**Work to do:**
Begin with the line that contains "zip(*points))), Vector(map(max, zip(*points)))" and end with the line that contains "bpy.context.scene.collection.objects.link(empty)": copy that span of lines exactly, and nothing outside it.
---------- Information shown ----------
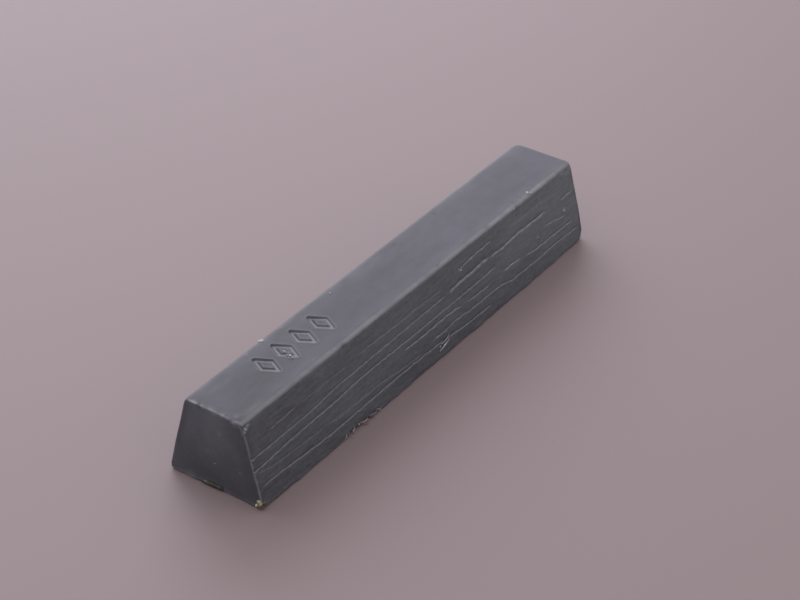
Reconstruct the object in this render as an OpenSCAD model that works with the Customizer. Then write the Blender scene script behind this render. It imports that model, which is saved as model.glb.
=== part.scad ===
// A furniture repair wax stick: one tapered bar cast in an open mould, with the
// crumbs, smears and shavings that cling to it. The stick lies on its wide base,
// with X along its length, the marked end at -X and the origin under its centre.

/* [Bar] */
// Length of the bar at its base
bar_length = 80; // [60:1:120]
// Width of the base, which was the open side of the mould
base_width = 15.7; // [12.5:0.1:20]
// Width of the top, which was the floor of the mould
top_width = 9.75; // [9:0.05:12]
// Height of the bar
bar_height = 12.6; // [8:0.1:16]
// How far each end leans in from base to top, so the bar slips out of its mould
end_lean = 0.25; // [0:0.05:1]
// Radius of the edges round the top
top_edge_radius = 0.9; // [0.4:0.1:1.2]
// Radius of the edges round the base
base_edge_radius = 0.4; // [0.3:0.1:1.2]

/* [Marks] */
// Number of recessed lozenges in the top, near one end
mark_count = 4; // [1:1:6]
// Distance from one lozenge to the next
mark_pitch = 4; // [3.6:0.1:6]
// From the marked end to the centre of the first lozenge
mark_start = 12.2; // [6:0.1:20]
// Size of a lozenge along the bar
mark_length = 3; // [2.6:0.1:3.4]
// Size of a lozenge across the bar
mark_width = 5.5; // [4:0.1:5.6]
// How far the row of lozenges lies off the centre line, towards +Y
mark_offset = 0.5; // [0:0.1:0.5]
// Width of the groove that draws a lozenge
groove_width = 0.7; // [0.4:0.05:0.8]
// Depth of the groove
groove_depth = 0.3; // [0.2:0.05:0.8]

/* [Side shaving] */
// From the marked end to the shaving that is scuffed up on the -Y side
shaving_start = 41.4; // [20:0.1:50]
// Height of the shaving's foot above the base, along the slope
shaving_rise = 1.3; // [1:0.1:3]
// Length of the shaving
shaving_length = 2.6; // [1.5:0.1:4]
// Width of the shaving, up the slope
shaving_width = 1.1; // [0.6:0.1:2]
// How far the shaving stands off the side
shaving_lift = 0.35; // [0.2:0.05:0.6]

/* [Base flakes] */
// From the marked end to the first flake of flash along the -Y edge of the base
flake_start = 16.8; // [10:0.1:25]
// Length of the stretch of edge that holds the flakes
flake_run = 9.8; // [8:0.1:20]
// How far the longest flake reaches out from the base
flake_reach = 0.5; // [0.3:0.05:1]
// Thickness of the flash
flake_thickness = 0.2; // [0.15:0.05:0.4]

/* [Clinging bits] */
// Width of the crumb at the -Y corner of the marked end
crumb_width = 1.5; // [0.8:0.1:2]
// Height of that crumb
crumb_height = 1.2; // [0.6:0.1:1.6]
// How far that crumb stands out from the end
crumb_reach = 0.3; // [0.2:0.05:0.8]
// Length of the smear along the foot of the marked end
smear_length = 3.4; // [1.6:0.1:4.4]
// Height of the smear
smear_height = 0.5; // [0.4:0.05:1]
// How far the smear stands out from the end
smear_reach = 0.2; // [0.15:0.01:0.4]
// Width of the largest speck on the top and the side
speck_size = 0.8; // [0.4:0.05:0.9]

/* [Hidden] */
edge_facets = 32;
grain_facets = 7;
// One overrun for every cut that must break through a surface
overrun = 0.5;

// The bar's sharp form, before its edges are rounded
half_length = bar_length / 2;
half_base = base_width / 2;
half_top = top_width / 2;
side_lean = atan2(half_base - half_top, bar_height);
end_tilt = atan2(end_lean, bar_height);
side_slope = bar_height / cos(side_lean);
function half_length_at(z) = half_length - end_lean * z / bar_height;
function half_width_at(z) = half_base - (half_base - half_top) * z / bar_height;

// The lozenge's half sizes, and how far its centre lies from its edges
mark_half = [mark_length / 2, mark_width / 2];
mark_apothem = mark_half.x * mark_half.y / norm(mark_half);
first_mark_x = mark_start - half_length;
// The inner lozenge is the outer one drawn in by the width of the groove
inner_share = 1 - groove_width / mark_apothem;
groove_middle = mark_half * (1 + inner_share) / 2;

// Grains of the crumb: place across it, height of the middle, and size
crumb_shares = [[0.18, 0.6, 0.8], [0.62, 0.72, 0.64], [0.86, 0.44, 0.5]];
// Lobes of the smear: place across the base from +Y, and length
smear_shares = [[0.4, 0.56], [0.49, 0.68]];
// Height of the middle of the smear, in its own heights
smear_middle_share = 0.9;
// Each flake: its start and its length as shares of the run, then how far along
// its length its tip lies, and its reach as a share of the longest reach
flake_shares = [
    [0.00, 0.18, 0.55, 0.55],
    [0.24, 0.20, 0.30, 1.00],
    [0.50, 0.14, 0.60, 0.70],
    [0.76, 0.24, 0.40, 0.45]
];
// Outline of the shaving, in its length and width, from its lower root
shaving_shares = [[0, 0], [0.42, 0.05], [1, 0.62], [0.88, 1], [0.5, 0.72], [0.06, 0.4]];
// Specks on the top: along the bar, across it from +Y, and size
top_speck_shares = [[0.202, 0.07, 0.7], [0.856, 0.93, 0.6], [0.382, 0.12, 0.4]];
// Specks on the -Y side: along the bar, down the slope, and size
side_speck_shares = [[0.615, 0.19, 0.5], [0.95, 0.48, 0.45]];
// Specks in the groove of the second lozenge: along its -X edge towards -Y, and size
groove_speck_shares = [[0.12, 0.6], [0.5, 0.75], [0.74, 0.55]];
// Height of a speck in its own widths, and the most of a groove that one may fill
speck_height_share = 0.7;
groove_fill_share = 0.8;
groove_speck_mark = min(2, mark_count) - 1;

// Ball whose poles and equator lie exactly on its radius
module round_corner(radius) {
    rotate_extrude($fn = edge_facets)
        intersection() {
            circle(radius, $fn = edge_facets);
            translate([0, -radius])
                square([radius, radius * 2]);
        }
}

// Four balls at one height, each touching the sharp form's side and end
module corner_balls(radius, z) {
    x = half_length_at(z) - radius / cos(end_tilt);
    y = half_width_at(z) - radius / cos(side_lean);
    for (sx = [-1, 1], sy = [-1, 1])
        translate([sx * x, sy * y, z])
            round_corner(radius);
}

module plain_bar() {
    hull() {
        corner_balls(top_edge_radius, bar_height - top_edge_radius);
        corner_balls(base_edge_radius, base_edge_radius);
    }
}

// Flat lozenge, with its long diagonal across the bar
module lozenge(half_size) {
    polygon([
        [half_size.x, 0],
        [0, half_size.y],
        [-half_size.x, 0],
        [0, -half_size.y]
    ]);
}

// Groove that draws one lozenge, from the floor of the groove to above the top
module mark_groove() {
    linear_extrude(groove_depth + overrun)
        difference() {
            lozenge(mark_half);
            lozenge(mark_half * inner_share);
        }
}

// Moves a piece to the floor of the groove at one lozenge's centre
module place_mark(i) {
    translate([first_mark_x + i * mark_pitch, mark_offset, bar_height - groove_depth])
        children();
}

module marked_bar() {
    difference() {
        plain_bar();
        for (i = [0 : mark_count - 1])
            place_mark(i)
                mark_groove();
    }
}

// Moves a piece to the -Y side: its X runs along the bar, its Y up the slope, its Z outwards
module on_side(along, down) {
    translate([
        along - half_length,
        -half_top - down * sin(side_lean),
        bar_height - down * cos(side_lean)
    ])
        rotate([90 - side_lean, 0, 0])
            children();
}

// Trims what clings to the bar, so that it meets the wax face to face
module clinging() {
    difference() {
        union()
            children();
        marked_bar();
    }
}

// Angular grain with its middle at the origin
module grain(size) {
    scale(size / 2)
        sphere(1, $fn = grain_facets);
}

module speck(width) {
    grain([width, width, width * speck_height_share]);
}

module wax_bar() {
    color("#4a4b50")
        marked_bar();
}

module corner_crumb() {
    corner_y = base_edge_radius - half_base;
    color("#9c9475")
        clinging()
            for (g = crumb_shares) {
                depth = 2 * g[2] * crumb_reach + base_edge_radius;
                tall = g[2] * crumb_height;
                y = corner_y + crumb_width * (1 / 2 - g[0]);
                translate([base_edge_radius / 2 - half_length, y, max(g[1] * crumb_height, tall / 2)])
                    grain([depth, g[2] * crumb_width, tall]);
            }
}

module end_smears() {
    color("#66675b")
        clinging()
            for (s = smear_shares)
                translate([-half_length, half_base - s[0] * base_width, smear_middle_share * smear_height])
                    grain([2 * smear_reach, s[1] * smear_length, smear_height]);
}

module base_flakes() {
    root_y = base_edge_radius - half_base;
    color("#8c8286")
        clinging()
            for (f = flake_shares) {
                flake_length = f[1] * flake_run;
                translate([flake_start + f[0] * flake_run - half_length, root_y, 0])
                    linear_extrude(flake_thickness)
                        polygon([
                            [0, 0],
                            [f[2] * flake_length, -base_edge_radius - f[3] * flake_reach],
                            [flake_length, 0]
                        ]);
            }
}

module side_shaving() {
    color("#77787c")
        clinging()
            on_side(shaving_start, side_slope - shaving_rise)
                translate([0, 0, -shaving_lift])
                    linear_extrude(shaving_lift * 2)
                        polygon([for (p = shaving_shares) [p.x * shaving_length, p.y * shaving_width]]);
}

module surface_specks() {
    color("#c9c8c6")
        clinging() {
            for (s = top_speck_shares)
                translate([s[0] * bar_length - half_length, half_top - s[1] * top_width, bar_height])
                    speck(s[2] * speck_size);
            for (s = side_speck_shares)
                on_side(s[0] * bar_length, s[1] * side_slope)
                    speck(s[2] * speck_size);
            for (s = groove_speck_shares)
                place_mark(groove_speck_mark)
                    translate([groove_middle.x * (s[0] - 1), -groove_middle.y * s[0], 0])
                        speck(min(s[1] * speck_size, groove_fill_share * groove_width));
        }
}

wax_bar();
corner_crumb();
end_smears();
base_flakes();
side_shaving();
surface_specks();
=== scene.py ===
import math
import random

import bmesh
import bpy
import numpy as np
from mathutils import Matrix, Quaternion, Vector


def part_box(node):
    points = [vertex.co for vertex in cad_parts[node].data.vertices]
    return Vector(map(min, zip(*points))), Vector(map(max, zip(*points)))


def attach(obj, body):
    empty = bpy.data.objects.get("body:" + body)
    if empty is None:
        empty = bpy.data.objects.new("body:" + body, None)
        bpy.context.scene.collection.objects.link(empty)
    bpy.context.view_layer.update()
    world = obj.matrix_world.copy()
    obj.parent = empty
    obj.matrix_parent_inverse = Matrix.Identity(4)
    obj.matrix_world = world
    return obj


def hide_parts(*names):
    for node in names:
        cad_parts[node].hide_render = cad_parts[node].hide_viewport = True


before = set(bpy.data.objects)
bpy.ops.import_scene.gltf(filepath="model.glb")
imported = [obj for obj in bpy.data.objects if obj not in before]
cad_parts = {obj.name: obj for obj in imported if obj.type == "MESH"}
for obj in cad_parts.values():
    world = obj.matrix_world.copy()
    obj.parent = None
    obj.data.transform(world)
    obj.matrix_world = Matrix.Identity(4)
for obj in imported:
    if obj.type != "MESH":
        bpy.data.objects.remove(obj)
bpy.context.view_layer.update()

mm = 0.001
barLow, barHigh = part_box("wax_bar")
barLength = (barHigh.x - barLow.x) / mm  # all lengths below are in millimetres
barHeight = (barHigh.z - barLow.z) / mm
scene = bpy.context.scene
scene.view_settings.view_transform = "Standard"


# Small helpers

def toLinear(hexColour):
    parts = [int(hexColour[i:i + 2], 16) / 255 for i in (1, 3, 5)]
    return tuple(c / 12.92 if c <= 0.04045 else ((c + 0.055) / 1.055) ** 2.4 for c in parts) + (1.0,)


def ease(value, low, high):
    # 0 up to low, 1 from high on, and a smooth slope between them
    t = np.clip((value - low) / (high - low), 0.0, 1.0)
    return t * t * (3.0 - 2.0 * t)


def fade(value, low, high):
    # The other way: 1 up to low, 0 from high on
    return 1 - ease(value, low, high)


def hump(value, start, full, ebb, end):
    # Rises from 0 to 1 between the first two places and falls again between the last two
    return ease(value, start, full) * fade(value, ebb, end)


def ripple(seed, longest, along, waves=6):
    # A smooth wandering line between about -1 and 1, from a few waves
    draw = random.Random(seed)
    total = 0.0
    for wave in range(waves):
        length = longest * draw.uniform(0.35, 1.0)
        total = total + np.sin(along * 2 * math.pi / length + draw.uniform(0, 2 * math.pi))
    return total / (waves / 2)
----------
**Finished task:**
    return Vector(map(min, zip(*points))), Vector(map(max, zip(*points)))


def attach(obj, body):
    empty = bpy.data.objects.get("body:" + body)
    if empty is None:
        empty = bpy.data.objects.new("body:" + body, None)
        bpy.context.scene.collection.objects.link(empty)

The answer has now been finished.